DNA sorts nanotubes

February 11/18, 2004

Carbon nanotubes -- rolled-up sheets of carbon atoms that have a variety of useful mechanical and electrical properties -- promise to be an important ingredient in nanotechnology. One challenge, however, is separating different types of nanotubes.

Researchers from DuPont Central Research and Development, the University of Illinois at Urbana-Champaign and the Massachusetts Institute of Technology have come up with a way to use DNA to separate carbon nanotubes by electrical type -- metallic or semi conducting -- and by diameter. A carbon nanotubes's electrical properties and diameter are related.
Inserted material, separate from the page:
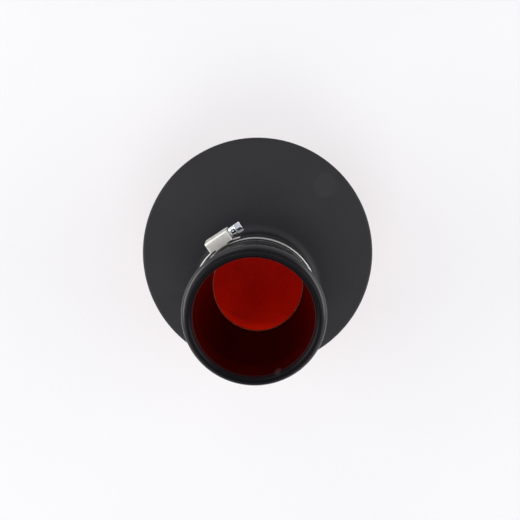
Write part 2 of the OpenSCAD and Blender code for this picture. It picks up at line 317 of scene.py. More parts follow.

Nanotubes could eventually enable super-sensitive sensors, tiny electronics, and ultra-dense computer memory.

DNA is made up of four bases -- adenine, cytosine, guanine and thymine -- strung along a sugar-phosphate backbone. Adenine and thymine, and cytosine and guanine connect together, and given the right sequences, DNA can be made to assemble into various structures.

The researchers discovered that a certain sequence of single-stranded DNA self-assembles into an ordered structure around individual carbon nanotubes. The electrostatic profiles of the combined DNA and nanotube structure depends on the type of tube, and, for semiconducting tubes, on the tube's diameter. The work appeared in the November 28, 2003 issue of Science.